# 2 Female Hairless Fosters for Adoption-NC



## ak84 (Apr 8, 2008)

We rescued 2 female hairless rats from being snake food a little over a week ago. They're about 14 weeks old and very sweet. They're still skiddish and need some work (that unfortunately with school starting back...neither of us have time for) but they warm up fairly quickly when you get them out for cuddle time...granted being babies they'd much rather explore than be given kisses . They're sisters and were living with 2 other rats before coming to live with us. 

Before we got them they were living in a glass aquarium in a stuffy room with other rats and reptiles, on aspen shavings @@. We moved them to newspaper and they are in a multi level wire cage now. Surprisingly, we haven't even heard a sneeze out of them. I'm going to try and add pictures to here, if it doesn't work then email me ([email protected]) and I'll be glad to send you pictures of them


----------



## beanieboo-rattles (Jan 3, 2008)

good that you rescued them hope you find homes for them soon.

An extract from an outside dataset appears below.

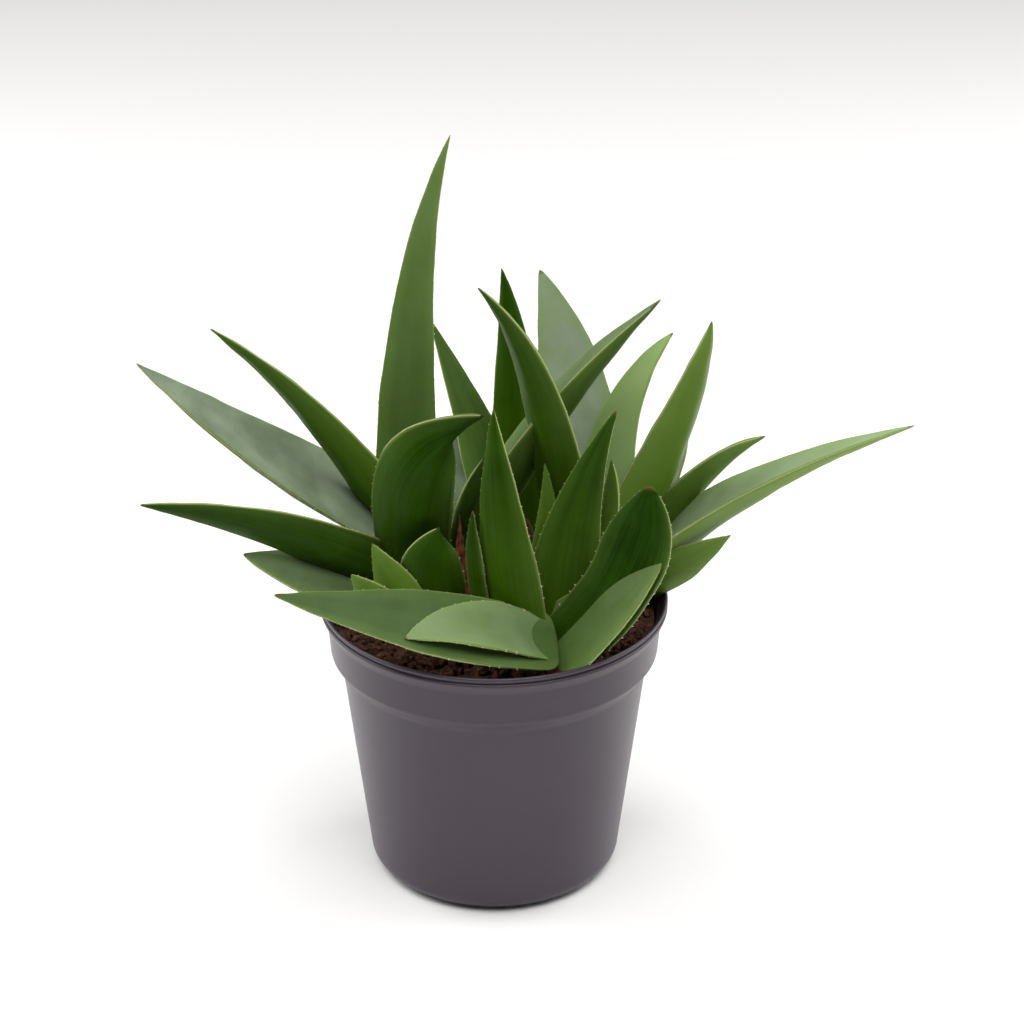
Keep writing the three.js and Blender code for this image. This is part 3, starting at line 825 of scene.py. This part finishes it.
# %% [markdown]
# Now the leaf can be drawn: a circle of ten points at the root, extruded ring after ring, with
# every new ring's points snapped to their places, and the last one merged into the tip. The
# points remember which place in the ring they hold, and extruding copies that, so the order of
# the points never matters.

# %% Draw a leaf
ACROSS_AT = (-1.0, -0.55, 0.0, 0.55, 1.0, 1.0, 0.55, 0.0, -0.55, -1.0)
UPPER_AT = (1.0,) * 5 + (0.0,) * 5


def snap_ring(mesh, share, points):
    """Puts the selected points of the leaf being drawn on a ring's places."""
    draft = bmesh.from_edit_mesh(mesh)
    place = draft.verts.layers.int["place"]
    along = draft.verts.layers.float["along"]
    for vertex in draft.verts:
        if vertex.select:
            vertex.co = points[vertex[place]]
            vertex[along] = share
    bmesh.update_edit_mesh(mesh)


def draw_leaf(name, sections, tip):
    """The plain cage of a leaf, closed at both ends, with its attributes."""
    bpy.ops.object.select_all(action="DESELECT")
    bpy.ops.mesh.primitive_circle_add(vertices=RING_POINTS, radius=5 * MM, fill_type="NGON",
                                      location=tuple(sections[0][1].mean(axis=0)))
    leaf = named(name)
    bpy.ops.object.transform_apply(location=True, rotation=True, scale=True)
    for attribute, kind in (("place", "INT"), ("along", "FLOAT"), ("across", "FLOAT"),
                            ("upper", "FLOAT")):
        leaf.data.attributes.new(attribute, kind, "POINT")
    # each point of the circle takes one place in the ring
    places = list(range(RING_POINTS))
    leaf.data.attributes["place"].data.foreach_set("value", places)
    leaf.data.attributes["across"].data.foreach_set("value", [ACROSS_AT[p] for p in places])
    leaf.data.attributes["upper"].data.foreach_set("value", [UPPER_AT[p] for p in places])
    bpy.ops.object.mode_set(mode="EDIT")
    bpy.ops.mesh.select_mode(type="VERT")
    bpy.ops.mesh.select_all(action="SELECT")
    share, points, _, _ = sections[0]
    snap_ring(leaf.data, share, points)
    for share, points, _, _ in sections[1:]:
        bpy.ops.mesh.extrude_region_move()
        snap_ring(leaf.data, share, points)
    bpy.ops.mesh.extrude_region_move()
    snap_ring(leaf.data, 1.0, [tip] * RING_POINTS)
    bpy.ops.mesh.merge(type="CENTER")
    bpy.ops.mesh.select_all(action="SELECT")
    bpy.ops.mesh.normals_make_consistent(inside=False)
    bpy.ops.object.mode_set(mode="OBJECT")
    return leaf


# %% [markdown]
# The margins are creased before the leaf is subdivided, so that they stay a crisp line between
# the hollow upper face and the round keel. Then a little unevenness goes in, as no grown leaf is
# quite true.

# %% Round a leaf, and keep its margins
MARGIN_CREASE = 0.55


def round_leaf(leaf):
    """Creases the cage's margins and tip, and subdivides it."""
    select_only(leaf)
    bpy.ops.object.mode_set(mode="EDIT")
    draft = bmesh.from_edit_mesh(leaf.data)
    place = draft.verts.layers.int["place"]
    for edge in draft.edges:
        ends = {vertex[place] for vertex in edge.verts}
        edge.select = len(ends) == 1 and ends <= {0, 4, 5, 9}
    bmesh.update_edit_mesh(leaf.data)
    bpy.ops.transform.edge_crease(value=MARGIN_CREASE)
    bpy.ops.object.mode_set(mode="OBJECT")
    apply_modifier(leaf, "SUBSURF", levels=3, render_levels=3)
    apply_modifier(leaf, "DISPLACE", texture=clouds("uneven growth", 16.0),
                   texture_coords="GLOBAL", mid_level=0.5, strength=0.9 * MM)


# %% [markdown]
# The teeth are modelled once, as a small hooked cone, and copied along both margins. They stand
# outwards and lean towards the tip, and they get smaller and closer together towards it.

# %% Model one tooth
bpy.ops.object.select_all(action="DESELECT")
bpy.ops.mesh.primitive_cone_add(vertices=6, radius1=0.42 * MM, depth=1.1 * MM)
tooth = named("margin_tooth")
tooth.data.materials.append(tooth_horn)
bpy.ops.object.mode_set(mode="EDIT")
bpy.ops.mesh.select_all(action="SELECT")
bpy.ops.mesh.subdivide(number_cuts=1)
bpy.ops.object.mode_set(mode="OBJECT")
for vertex in tooth.data.vertices:
    vertex.co.x += 0.35 * MM * max(0.0, vertex.co.z / (0.55 * MM)) ** 2
print("a tooth has", len(tooth.data.polygons), "faces")

# %% Set the teeth along a leaf
TOOTH_STEP = 4.2  # mm between teeth at the middle of a leaf


def margin_line(leaf, side):
    """The points along the middle of one margin of a rounded leaf, root first, with their shares."""
    count = len(leaf.data.vertices)
    told = {}
    for attribute in ("along", "across", "upper"):
        values = np.empty(count, np.float32)
        leaf.data.attributes[attribute].data.foreach_get("value", values)
        told[attribute] = values
    points = np.empty(count * 3, np.float32)
    leaf.data.vertices.foreach_get("co", points)
    points = points.reshape(-1, 3)
    chosen = (told["across"] * side > 0.985) & (abs(told["upper"] - 0.5) < 0.07)
    chosen &= (told["along"] > 0.12) & (told["along"] < 0.985)
    order = np.argsort(told["along"][chosen])
    return points[chosen][order], told["along"][chosen][order]


def set_teeth(leaf, sections, dice, size):
    """Copies the tooth along both margins and joins the copies to the leaf."""
    copies = []
    for side in (-1, 1):
        points, shares = margin_line(leaf, side)
        travelled, next_tooth = 0.0, dice.uniform(1, TOOTH_STEP)
        for before, point, share in zip(points, points[1:], shares[1:]):
            travelled += np.linalg.norm(point - before) / MM
            if travelled < next_tooth:
                continue
            next_tooth += TOOTH_STEP * (1.15 - 0.6 * share) * dice.uniform(0.75, 1.3)
            _, _, across, _ = min(sections, key=lambda s: abs(s[0] - share))
            outward = Vector(across * side)
            forward = Vector(unit(point - before))
            copy = tooth.copy()
            copy.data = tooth.data.copy()
            bpy.context.scene.collection.objects.link(copy)
            lean = (outward + 0.35 * forward).normalized()
            turn = lean.to_track_quat("Z", "Y")
            scale = size * (1.1 - 0.55 * share) * dice.uniform(0.75, 1.15)
            copy.rotation_mode = "QUATERNION"
            copy.rotation_quaternion = turn
            copy.scale = (scale, scale, scale)
            copy.location = Vector(point) + outward * 0.15 * MM
            copies.append(copy)
    if copies:
        select_only(leaf, *copies)
        bpy.ops.object.join()
    return len(copies)


# %% [markdown]
# Each leaf has a habit of its own. `youth` makes it yellow-green, the bloom number gives it a
# grey-green wax with a painted sheen on the upper face, `pale` makes its tip and sides paler,
# partly with painted light coming through them, and `teeth` says how large its teeth are. What
# isn't listed is a grown leaf of the usual deep green.

# %% Each leaf's habit
USUAL = {"youth": 0.2, "bloom_and_sheen": 0.3, "pale": 0.35, "teeth": 0.6}
HABITS = {
    "tall": {"youth": 0.3, "bloom_and_sheen": 0.1, "pale": 0.45},
    "hook": {"youth": 0.15, "bloom_and_sheen": 0.0, "pale": 0.0},
    "left_low": {"youth": 0.1, "bloom_and_sheen": 0.05, "pale": 0.05},
    "left_high": {"youth": 0.1, "bloom_and_sheen": 0.6, "pale": 0.05},
    "left_slim": {"youth": 0.4, "bloom_and_sheen": 0.0, "pale": 0.15},
    "crossing": {"youth": 0.2, "bloom_and_sheen": 0.2, "pale": 0.2},
    "left_inner": {"bloom_and_sheen": 0.2, "youth": 0.1, "pale": 0.1},
    "spear": {"youth": 0.3, "bloom_and_sheen": 0.0, "pale": 0.05},
    "back_needle": {"youth": 0.3, "bloom_and_sheen": 0.0, "pale": 0.0},
    "back_blade": {"youth": 0.0, "bloom_and_sheen": 1.0, "pale": 1.0},
    "back_short": {"youth": 0.5, "bloom_and_sheen": 0.3, "pale": 1.1},
    "right_tall": {"youth": 0.6, "bloom_and_sheen": 0.0, "pale": 0.45},
    "right_grey": {"bloom_and_sheen": 0.9, "pale": 0.6},
    "right_short": {"youth": 0.3, "bloom_and_sheen": 0.1, "pale": 0.4},
    "right_long": {"youth": 0.1, "bloom_and_sheen": 0.5, "pale": 0.85},
    "right_rim": {"bloom_and_sheen": 0.3, "pale": 0.5},
    "front_short": {"youth": 0.3, "bloom_and_sheen": 0.35, "pale": 0.6, "teeth": 0.9},
    "front_upright": {"youth": 0.3, "bloom_and_sheen": 0.0, "pale": 0.0, "teeth": 0.8},
    "front_broad": {"youth": 0.25, "bloom_and_sheen": 0.0, "pale": 0.03},
    "front_inner": {"youth": 0.7, "bloom_and_sheen": 0.0, "pale": 0.3, "teeth": 0.9},
    "front_shelf": {"youth": 0.35, "bloom_and_sheen": 0.15, "pale": 0.28},
    "front_boat": {"youth": 0.1, "bloom_and_sheen": 0.0, "pale": 0.0, "teeth": 0.9},
    "front_left": {"youth": 0.2, "bloom_and_sheen": 0.12, "pale": 0.15, "teeth": 0.9},
    "pup_hood": {"youth": 0.3, "bloom_and_sheen": 0.0, "pale": 0.0, "teeth": 0.9},
    "pup_point": {"youth": 1.0, "bloom_and_sheen": 0.0, "pale": 0.35, "teeth": 0.8},
    "pup_notched": {"youth": 1.0, "bloom_and_sheen": 0.0, "pale": 0.3, "teeth": 1.0},
    "back_left": {"youth": 0.3, "bloom_and_sheen": 0.05, "pale": 0.2},
    "back_low_2": {"youth": 0.1, "bloom_and_sheen": 0.4, "pale": 0.0},
    "front_back": {"youth": 0.6, "bloom_and_sheen": 0.0, "pale": 0.2},
    "left_rim": {"bloom_and_sheen": 0.25, "pale": 0.25},
    "olive": {"youth": 0.3, "bloom_and_sheen": 0.0, "pale": 0.0},
}


def tell(leaf, attribute, value):
    """Writes one number on every point of a leaf, for its material to read."""
    layer = leaf.data.attributes.new(attribute, "FLOAT", "POINT")
    layer.data.foreach_set("value", [value] * len(leaf.data.vertices))


# %% [markdown]
# Every leaf goes through the same steps, in the order a maker would take: read, draw, round,
# give its habit, set its teeth, hand over.

# %% Grow the leaves
total_teeth = 0
for number, node in enumerate(sorted(n for n in nodes if n.startswith("leaf_"))):
    habit = {**USUAL, **HABITS.get(node.removeprefix("leaf_"), {})}
    sections, tip = leaf_sections(node)
    leaf = draw_leaf("aloe_" + node, sections, tip)
    round_leaf(leaf)
    tell(leaf, "youth", habit["youth"])
    tell(leaf, "bloom_and_sheen", habit["bloom_and_sheen"])
    tell(leaf, "pale", habit["pale"])
    tell(leaf, "seed", number * 3.7)
    leaf.data.materials.append(aloe_skin)
    total_teeth += set_teeth(leaf, sections, random.Random(100 + number), habit["teeth"])
    select_only(leaf)
    bpy.ops.object.shade_smooth()
    hand_over(leaf, aloe_skin, "leaf", node)
print("there are", number + 1, "leaves with", total_teeth, "teeth")
bpy.data.objects.remove(tooth)

# %% [markdown]
# ## The dry leaf bases
#
# Two dead leaf bases have dried to papery strips between the rosettes. They are read and drawn as
# the leaves are, and then crinkled harder.

# %% Draw the dry strips
for node in sorted(n for n in nodes if n.startswith("dry_sheath_")):
    sections, tip = leaf_sections(node)
    strip = draw_leaf("papery_" + node, sections, tip)
    apply_modifier(strip, "SUBSURF", levels=3, render_levels=3)
    apply_modifier(strip, "DISPLACE", texture=clouds("crinkle", 3.0), texture_coords="GLOBAL",
                   mid_level=0.5, strength=1.4 * MM)
    select_only(strip)
    bpy.ops.object.shade_smooth()
    hand_over(strip, dried_leaf, "dry_sheath", node)

# %% [markdown]
# ## The studio
#
# A plain pale floor, lit as for a catalogue: two wide soft boxes at the sides, a little behind
# the plant, which put a pale sheen down both sides of the pot, and a softer one above the camera.

# %% Lay the floor
bpy.ops.object.select_all(action="DESELECT")
bpy.ops.mesh.primitive_plane_add(size=8.0, location=(pot_axis.x, pot_axis.y, 0))
ground = named("studio_floor")
material, _, shader = new_finish("matt white card")
shader.inputs["Base Color"].default_value = linear("#fcfbfa")
shader.inputs["Roughness"].default_value = 0.9
ground.data.materials.append(material)
ground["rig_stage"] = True

# %% Hang the lights
def soft_box(name, azimuth, elevation, distance, width, height, watts):
    """A rectangular light that looks at the middle of the plant. Azimuth 0 is behind the camera."""
    target = pot_axis + Vector((0, 0, 0.11))
    turn, lift = math.radians(azimuth), math.radians(elevation)
    reach = Vector((math.sin(turn) * math.cos(lift), -math.cos(turn) * math.cos(lift),
                    math.sin(lift)))
    light = bpy.data.lights.new(name, "AREA")
    light.shape = "RECTANGLE"
    light.size, light.size_y = width, height
    light.energy = watts
    lamp = bpy.data.objects.new(name, light)
    lamp.location = target + reach * distance
    lamp.rotation_euler = (-reach).to_track_quat("-Z", "Y").to_euler()
    bpy.context.scene.collection.objects.link(lamp)


soft_box("left_box", -108, 30, 0.9, 0.7, 0.9, 6.5)
soft_box("right_box", 112, 30, 0.9, 0.7, 0.9, 5.5)
soft_box("top_box", 10, 66, 1.0, 0.8, 0.6, 7.0)

world = bpy.data.worlds.new("pale room")
world.use_nodes = True
background = world.node_tree.nodes["Background"]
background.inputs["Color"].default_value = (1.0, 1.0, 1.0, 1.0)
direction = add_node(world.node_tree, "TexCoord")
split = add_node(world.node_tree, "SeparateXYZ", links={0: direction.outputs["Generated"]})
fill = add_node(world.node_tree, "MapRange", {1: -0.7, 2: 0.7, 3: 0.07, 4: 0.6},
                {"Value": split.outputs["Y"]})
world.node_tree.links.new(fill.outputs[0], background.inputs["Strength"])
bpy.context.scene.world = world
bpy.context.scene.view_settings.view_transform = "Standard"

# %% [markdown]
# The camera stands a metre off with a long lens, and looks down on the pot at about 27 degrees.

# %% Set up the camera
LOOK_DOWN = 26.7  # degrees
DISTANCE = 950.0  # mm, a guess
LENS = 112.0  # mm, so that the plant fills the view from there
AIM = (5.4, 0.0, 117.6)  # mm from the foot of the pot's axis
aim = pot_axis + Vector(AIM) * MM
drop = math.radians(LOOK_DOWN)
away = Vector((0, -math.cos(drop), math.sin(drop)))
camera_data = bpy.data.cameras.new("catalogue camera")
camera_data.lens = LENS
camera = bpy.data.objects.new("catalogue_camera", camera_data)
camera.location = aim + away * DISTANCE * MM
camera.rotation_euler = (-away).to_track_quat("-Z", "Y").to_euler()
bpy.context.scene.collection.objects.link(camera)
bpy.context.scene.camera = camera

# %% Measure and finish
visual_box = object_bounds()
for name, box in (("CAD", cad_box), ("visual", visual_box)):
    print(name, "model, mm:", [[round(v / MM, 1) for v in corner] for corner in box])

((just a side note - aspen shavings are ok !)


----------



## ak84 (Apr 8, 2008)

I know aspen are ok, but I still don't like the idea of aquariums on dusty bedding...especially in that stuffy room with poor ventilation...my breathing hurts for them!

Thanks for the good luck  I hope they can find a great forever home too...and they're safe here until whenever that home may come along


----------



## ak84 (Apr 8, 2008)

Our 2 foster nakies now have a wonderful home and playmates


----------